Youth volunteers from Good Samaritan pose in front of a house they renovated. Photo: Sinead Doherty

“What they had to offer was exactly what I wanted for my youth,” Doherty said of Operation Backyard. “It’s incredibly relational. You really get to know the people who are leading the volunteer day, as well as the families that you’re serving.”

She and some of the teenagers had a positive experience in 2019 building a wheelchair ramp for a woman who couldn’t get down the two flights of stairs in her public housing apartment. Then the pandemic hit. Suddenly, many of Operation Backyard’s usual volunteers – college groups on spring break service trips, for example – couldn’t come. That meant the Good Samaritan group was needed even more, and it was one of the few ways that they could gather safely.

Young volunteers build a ramp. Photo: Sinead Doherty

“I did not want to shut down my youth group, but we needed safe outdoor options,” Doherty told ENS. Even though most of the work was outdoors, much of it was done in masks “in the humidity down here in Tennessee in the summer, which is unreal. We were so happy to be able to do anything.”

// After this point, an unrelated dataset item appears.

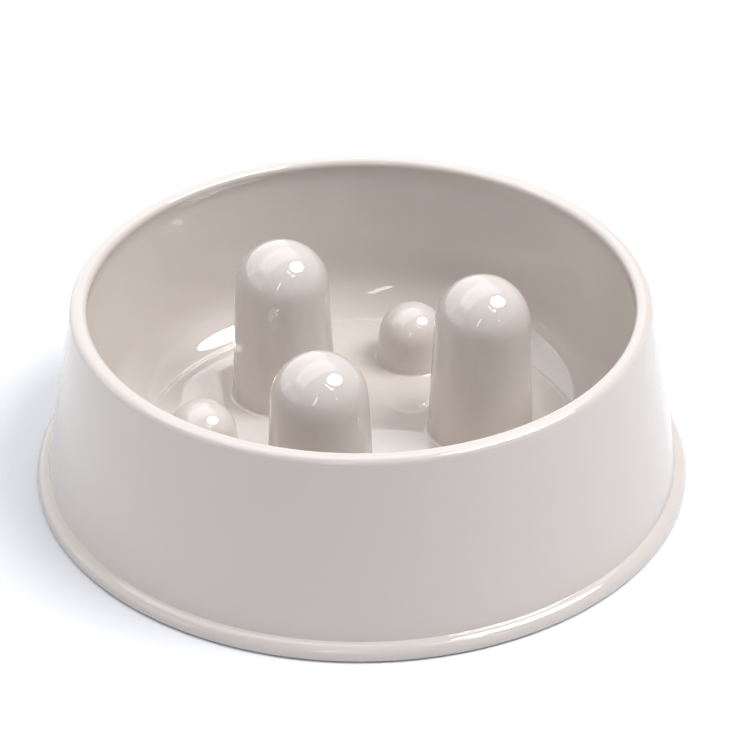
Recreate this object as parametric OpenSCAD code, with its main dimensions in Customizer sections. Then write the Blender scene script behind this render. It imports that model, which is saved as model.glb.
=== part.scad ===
// Slow feeder bowl: one glossy moulding with a flared skirt, a rounded rim, an inner
// bowl with six hollow posts on its floor, and four push-in rubber feet.
// The origin is on the table under the bowl's middle, +Z is up, sizes are millimetres.

/* [Overall] */
// Height of the rim above the table
bowl_h = 69; // [60:0.5:90]
// Diameter across the outside of the rim
rim_d = 200; // [180:1:230]
// How far the toe bead stands out past the rim
skirt_flare = 15; // [12:0.5:20]
// Gap that the rubber feet leave under the moulding
foot_stand = 0.7; // [0.4:0.1:1.4]
// Wall thickness of the moulding
wall_t = 2.5; // [2:0.1:3]

/* [Rim] */
// Width of the rim, from its outer edge to its clear opening
rim_band_w = 6; // [5.5:0.1:7.5]
// Rounding of the rim's outer edge
rim_outer_r = 2.4; // [1.5:0.1:3]
// Rounding of the rim's inner lip
lip_r = 2; // [1.6:0.1:3]
// How far the lip stands in from the line of the wall
lip_overhang = 1.5; // [0.8:0.1:1.6]
// Hollow curve under the lip, where it blends into the wall
under_lip_r = 14; // [6:0.5:24]

/* [Toe bead] */
// Radius of the quarter-round bead at the foot of the skirt
toe_r = 4; // [3:0.1:5]
// Upright edge under the bead
toe_edge_h = 0.9; // [0.4:0.1:2]
// Width of the flat ring under the bead
toe_land_w = 3.4; // [2.8:0.1:4.4]

/* [Food side] */
// Height of the food floor above the table
floor_h = 8.4; // [7:0.1:14]
// Distance from the clear opening in to the edge of the flat floor
floor_inset = 14.5; // [12:0.5:17]
// Radius of the cove between floor and wall
cove_r = 10; // [7:0.5:12]
// Depth of the fine step where the cove meets the floor
floor_step_h = 0.3; // [0.1:0.05:0.5]

/* [Tall posts] */
// Number of tall posts, with as many short ones between them
post_count = 3; // [2:1:4]
// Height of a tall post above the floor
tall_h = 61; // [40:0.5:64]
// Diameter of a tall post at the floor
tall_base_d = 37.8; // [34:0.2:40]
// Radius of a tall post's round top
tall_dome_r = 16.7; // [14:0.1:17]
// Flat floor between a tall post and the cove
tall_inset = 17.6; // [14:0.2:20]

/* [Short posts] */
// Height of a short post above the floor
short_h = 22.4; // [18:0.2:30]
// Diameter of a short post at the floor
short_base_d = 26.4; // [25.4:0.2:28]
// Radius of a short post's round top
short_dome_r = 12.3; // [10:0.1:12.6]
// Flat floor between a short post and the cove
short_inset = 9.5; // [7:0.1:12]

/* [Post walls] */
// Wall thickness of the hollow posts
post_t = 2.4; // [1.8:0.1:3]
// Fillet between a post and the floor
post_fillet_r = 1; // [0.5:0.1:1.6]

/* [Rubber feet] */
// Diameter of a foot's pad
pad_d = 12; // [9:0.5:12.5]
// Thickness of a foot's pad
pad_h = 2.2; // [2:0.1:3]
// Rounding of the pad's lower edge
pad_round_r = 0.5; // [0.2:0.1:0.8]
// Diameter of the stem that is pushed into the boss
stem_d = 6; // [4:0.2:7]
// Length of the stem
stem_l = 6.4; // [5:0.2:7.4]
// Clearance of a foot in its boss, on the radius
foot_gap = 0.1; // [0.05:0.05:0.3]
// Wall of the boss round the pad's seat
boss_t = 1.6; // [1.2:0.1:2]
// Height of a boss above the moulding's lower edge
boss_h = 10.5; // [9.5:0.5:12]

/* [Hidden] */
NODES = ["bowl", "rubber_foot_1", "rubber_foot_2", "rubber_foot_3", "rubber_foot_4"];
$fn = 180;

// overrun of every cut
cut = 1;
// how far a round is let into the straight side that it blends with
bite = 0.01;

// Lean from upright of a straight side that is tangent to a circle of radius r,
// where run leads from the circle's centre to the side's lower end
function lean(run, r) = acos(r / norm(run)) + atan2(run.y, run.x);

// radii that follow the rim: toe bead, clear opening, flat floor and circles of posts
rim_r = rim_d / 2;
foot_r = rim_r + skirt_flare;
opening_r = rim_r - rim_band_w;
floor_r = opening_r - floor_inset;
tall_circle_r = floor_r - tall_inset - tall_base_d / 2;
short_circle_r = floor_r - short_inset - short_base_d / 2;

// rim: the outer rounding and the lip share the flat top
rim_outer_c = [rim_r - rim_outer_r, bowl_h - rim_outer_r];
lip_c = [opening_r + lip_r, bowl_h - lip_r];

// toe bead, and the crease where the skirt stands on it
toe_c = [foot_r - toe_r, foot_stand + toe_edge_h];
crease = toe_c + [0, toe_r];

// skirt: a straight cone from the crease, tangent to the rim's outer rounding
skirt_lean = lean(crease - rim_outer_c, rim_outer_r);
skirt_n = [cos(skirt_lean), sin(skirt_lean)];
skirt_top = rim_outer_c + (rim_outer_r - bite) * skirt_n;

// cove and inner wall: the wall is tangent to the cove and aims behind the lip
cove_c = [floor_r, floor_h + floor_step_h + cove_r];
wall_head = [opening_r + lip_overhang, lip_c.y];
wall_lean = lean([wall_head.x - cove_c.x, cove_c.y - wall_head.y], cove_r);
wall_n = [cos(wall_lean), -sin(wall_lean)];
wall_u = [sin(wall_lean), cos(wall_lean)];
wall_low = cove_c + (cove_r - bite) * wall_n;

// the hollow curve under the lip is tangent to the wall and to the lip
lip_behind = (lip_c - wall_head) * wall_n;
under_reach = under_lip_r + lip_r - bite;
under_drop = sqrt(pow(under_reach, 2) - pow(under_lip_r + lip_behind, 2));
under_c = lip_c - (under_lip_r + lip_behind) * wall_n - under_drop * wall_u;
wall_top = under_c + (under_lip_r - bite) * wall_n;
lip_low = under_c + (lip_c - under_c) * under_lip_r / under_reach;

// hollow underside: skirt and wall keep their thickness up to where the gap is narrow
hollow_top_w = 2;
skirt_in = crease - wall_t * skirt_n;
wall_out = cove_c + (cove_r + wall_t - bite) * wall_n;
mouth_w = skirt_in.x + skirt_in.y * tan(skirt_lean) - wall_out.x + wall_out.y * tan(wall_lean);
hollow_h = (mouth_w - hollow_top_w) / (tan(skirt_lean) + tan(wall_lean));
floor_under_h = floor_h + floor_step_h - wall_t;

// bosses for the feet lean against the skirt: their outer side is in its thickness
boss_d = pad_d + 2 * foot_gap + 2 * boss_t;
boss_top_h = foot_stand + boss_h;
skirt_out_at_boss = crease.x - (boss_top_h - crease.y) * tan(skirt_lean);
foot_circle_r = (skirt_in.x + skirt_out_at_boss) / 2 - boss_d / 2;
foot_count = len(NODES) - 1;
foot_first_angle = 180 / foot_count;

// Outline of the moulding before it is hollowed out: toe bead, skirt and rim
module outer_section() {
    polygon([
        [0, foot_stand],
        [foot_r, foot_stand],
        [foot_r, toe_c.y],
        toe_c,
        crease,
        skirt_top,
        rim_outer_c,
        [rim_outer_c.x, bowl_h],
        [0, bowl_h]
    ]);
    translate(rim_outer_c) circle(r = rim_outer_r);
    intersection() {
        translate(toe_c) circle(r = toe_r);
        translate(toe_c) square(toe_r);
    }
}

// Outline of the food side: flat floor, cove, leaning wall and the curve under the lip
module food_section() {
    difference() {
        union() {
            translate([0, floor_h]) square([cove_c.x, wall_low.y - floor_h]);
            translate(cove_c) circle(r = cove_r);
            polygon([[0, wall_low.y], wall_low, wall_top, [0, wall_top.y]]);
            translate(under_c) circle(r = under_lip_r);
            polygon([
                [0, wall_top.y],
                wall_top,
                lip_low,
                lip_c,
                [lip_c.x, bowl_h + cut],
                [0, bowl_h + cut]
            ]);
        }
        translate(lip_c) circle(r = lip_r);
    }
}

// Outline of the hollow between the skirt and the underside of the inner bowl
module under_section() {
    difference() {
        polygon([
            [0, foot_stand - cut],
            [foot_r - toe_land_w, foot_stand - cut],
            [foot_r - toe_land_w, foot_stand],
            skirt_in,
            [skirt_in.x - (hollow_h - skirt_in.y) * tan(skirt_lean), hollow_h],
            [0, hollow_h]
        ]);
        translate([0, floor_under_h]) square([cove_c.x, bowl_h]);
        translate(cove_c) circle(r = cove_r + wall_t);
        polygon([
            [0, wall_out.y],
            wall_out,
            wall_out + (bowl_h - wall_out.y) / wall_u.y * wall_u,
            [0, bowl_h]
        ]);
    }
}

// Toe bead, skirt, rim, wall and floor as one even-walled shell
module shell() {
    difference() {
        rotate_extrude() outer_section();
        rotate_extrude() food_section();
        rotate_extrude() under_section();
    }
}

// Lean of a post's side, from its base to the widest part of its round top
function post_lean(height, base_r, dome_r) = atan2(base_r - dome_r, height - dome_r);

// Outside of a post that stands on height zero: a cone with a round top
module post_body(height, base_r, dome_r, below) {
    base_low_r = base_r + below * tan(post_lean(height, base_r, dome_r));
    translate([0, 0, -below])
        cylinder(h = below + height - dome_r, r1 = base_low_r, r2 = dome_r - bite);
    translate([0, 0, height - dome_r]) sphere(r = dome_r);
}

// The ring of material in the corner between a post and the floor
module post_fillet(height, base_r, dome_r) {
    side_lean = post_lean(height, base_r, dome_r);
    side_n = [cos(side_lean), sin(side_lean)];
    corner_x = base_r + post_fillet_r * (1 - side_n.y) / side_n.x;
    corner_c = [corner_x - bite, post_fillet_r - bite];
    side_end = corner_c - (post_fillet_r + bite) * side_n;
    rotate_extrude() difference() {
        polygon([
            [base_r - post_fillet_r, -post_fillet_r],
            [corner_c.x, -post_fillet_r],
            corner_c,
            side_end,
            [base_r - post_fillet_r, side_end.y]
        ]);
        translate(corner_c) circle(r = post_fillet_r);
    }
}

// Places its children on the floor, on a circle of posts
module on_circle(circle_r, first_angle) {
    for (i = [0 : post_count - 1])
        rotate(first_angle + i * 360 / post_count)
            translate([circle_r, 0, floor_h])
                children();
}

// All posts, drawn in by inset and lengthened below the floor
module posts(inset, below) {
    on_circle(tall_circle_r, 0)
        post_body(tall_h - inset, tall_base_d / 2 - inset, tall_dome_r - inset, below);
    on_circle(short_circle_r, 180 / post_count)
        post_body(short_h - inset, short_base_d / 2 - inset, short_dome_r - inset, below);
}

module post_fillets() {
    on_circle(tall_circle_r, 0) post_fillet(tall_h, tall_base_d / 2, tall_dome_r);
    on_circle(short_circle_r, 180 / post_count)
        post_fillet(short_h, short_base_d / 2, short_dome_r);
}

// Places its children on the table, under the middle of foot number i
module at_foot(i) {
    rotate(foot_first_angle + i * 360 / foot_count)
        translate([foot_circle_r, 0, 0])
            children();
}

module foot_bosses() {
    for (i = [0 : foot_count - 1])
        at_foot(i) translate([0, 0, foot_stand]) cylinder(h = boss_h, d = boss_d);
}

// In each boss: a seat for the pad and a blind hole for the stem
module foot_sockets() {
    for (i = [0 : foot_count - 1]) at_foot(i) {
        cylinder(h = pad_h, d = pad_d + 2 * foot_gap);
        cylinder(h = pad_h + stem_l + foot_gap, d = stem_d + 2 * foot_gap);
    }
}

module bowl() {
    color("#e4ddd6") difference() {
        union() {
            shell();
            posts(0, wall_t / 2);
            post_fillets();
            foot_bosses();
        }
        posts(post_t, wall_t + cut);
        foot_sockets();
    }
}

// A foot: a round pad with an eased lower edge, and the stem above it
module rubber_foot(i) {
    color("#55534f") at_foot(i) {
        rotate_extrude() {
            translate([0, pad_round_r]) square([pad_d / 2, pad_h - pad_round_r]);
            square([pad_d / 2 - pad_round_r, pad_h]);
            translate([pad_d / 2 - pad_round_r, pad_round_r]) circle(r = pad_round_r);
        }
        translate([0, 0, pad_h]) cylinder(h = stem_l, d = stem_d);
    }
}

bowl();
rubber_foot(0);  // rubber_foot_1
rubber_foot(1);  // rubber_foot_2
rubber_foot(2);  // rubber_foot_3
rubber_foot(3);  // rubber_foot_4
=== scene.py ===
import math
from types import SimpleNamespace

import bmesh
import bpy
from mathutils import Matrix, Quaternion, Vector


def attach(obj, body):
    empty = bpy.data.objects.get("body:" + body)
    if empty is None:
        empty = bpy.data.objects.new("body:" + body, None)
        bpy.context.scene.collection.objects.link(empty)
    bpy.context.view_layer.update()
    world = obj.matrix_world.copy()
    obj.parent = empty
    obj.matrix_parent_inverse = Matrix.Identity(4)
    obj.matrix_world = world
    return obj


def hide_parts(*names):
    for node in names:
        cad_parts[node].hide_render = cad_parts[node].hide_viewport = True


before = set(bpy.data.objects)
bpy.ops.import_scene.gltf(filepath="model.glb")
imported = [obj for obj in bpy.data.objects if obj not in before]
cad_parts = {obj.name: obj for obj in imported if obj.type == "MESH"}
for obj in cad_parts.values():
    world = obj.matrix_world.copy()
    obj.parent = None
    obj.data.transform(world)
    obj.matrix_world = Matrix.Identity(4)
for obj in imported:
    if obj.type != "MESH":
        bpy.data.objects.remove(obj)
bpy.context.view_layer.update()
mm = 0.001


# small tools, used by everything below
def linear(hexColour):  # sRGB hex to the linear colour that Blender wants
    parts = [int(hexColour[i : i + 2], 16) / 255 for i in (1, 3, 5)]
    return [c / 12.92 if c <= 0.04045 else ((c + 0.055) / 1.055) ** 2.4 for c in parts] + [1]


def addNode(tree, kind, feeds=None, **settings):  # a node with its settings, values and links
    node = tree.nodes.new(kind)
    for name, value in settings.items():
        setattr(node, name, value)
    for socket, value in (feeds or {}).items():
        if isinstance(value, bpy.types.NodeSocket):
            tree.links.new(value, node.inputs[socket])
        else:
            node.inputs[socket].default_value = value
    return node


def newMaterial(name):
    material = bpy.data.materials.new(name)
    material.use_nodes = True
    material.node_tree.nodes.clear()
    return material, material.node_tree


def addObject(name, data):
    thing = bpy.data.objects.new(name, data)
    bpy.context.scene.collection.objects.link(thing)
    return thing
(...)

The Good Samaritan group completed three projects in 2020 and two this year so far, with more to come in the fall. Usually 30 to 50 kids participate, some as young as fourth grade.

“It’s something my youth asked for,” Doherty said. “They want to go out and sweat in the heat doing manual labor because it means so much to them to connect with the homeowners and to connect with the amazing leadership from Operation Backyard.”

Young volunteers paint a house as part of Operation Backyard. Photo: Sinead Doherty

For some of the teens, it’s more than a group project; it’s a way for them to come into their own.

“One of my young men actually was so inspired by the work he was doing with Operation Backyard that he is pursuing construction and contractor licensure while he’s in high school,” Doherty told ENS. “And he’s hoping to serve with [Operation Backyard] once he gets out of high school and then take the skills he’s learned for a career.”

One 16-year-old loved the experience so much that she enlisted her school to do its own Operation Backyard day, Doherty added.

“She took what we had done and spearheaded it all on her own,” she said.

An Operation Backyard leader shows a young volunteer how to use a screw gun. Photo: Sinead Doherty

The most important thing about the program, Doherty emphasizes, is not the construction or leadership skills but the Christian missions of service and witness that it entails. Even small projects can be a godsend for clients, such as a family whose children would have been taken away by the state if unsafe parts of their house weren’t repaired, Doherty said. Clients are always treated with dignity as equal partners, but the volunteers become more aware of their own relative privilege.

“A lot of the kids I [work with] live in a very privileged part of town, and most of the clients we serve through Operation Backyard do not,” Doherty told ENS. “It’s been really wonderful to help my youth, in a very ethical way, get out into different parts of town and get to know people and build relationships with them.”

And there is plenty of work to be done. As of 2019, 24% of Knoxville residents live below the poverty line, including almost half of the city’s Black residents.

“Getting our kids getting out into the communities, they’re able to identify all of these different justice issues like food deserts and access to safe and affordable housing, and take home what they learn,” Doherty said. “It’s been so interesting to watch their faith tie into issues beyond just this one day or this one weekend.”

Not every church has a youth program as large or resourced as Good Samaritan, but Doherty recommends that other churches look to partner with similar nonprofits in their areas. They’re often looking for volunteers and eager to train them, so churches don’t need to start programs on their own.

“They’re here, they exist and we don’t have to re-create it,” Doherty said, “but, wow, it meets that need.”

Correction: An earlier version of this story misnamed the parish. It is Good Samaritan, not Good Shepherd.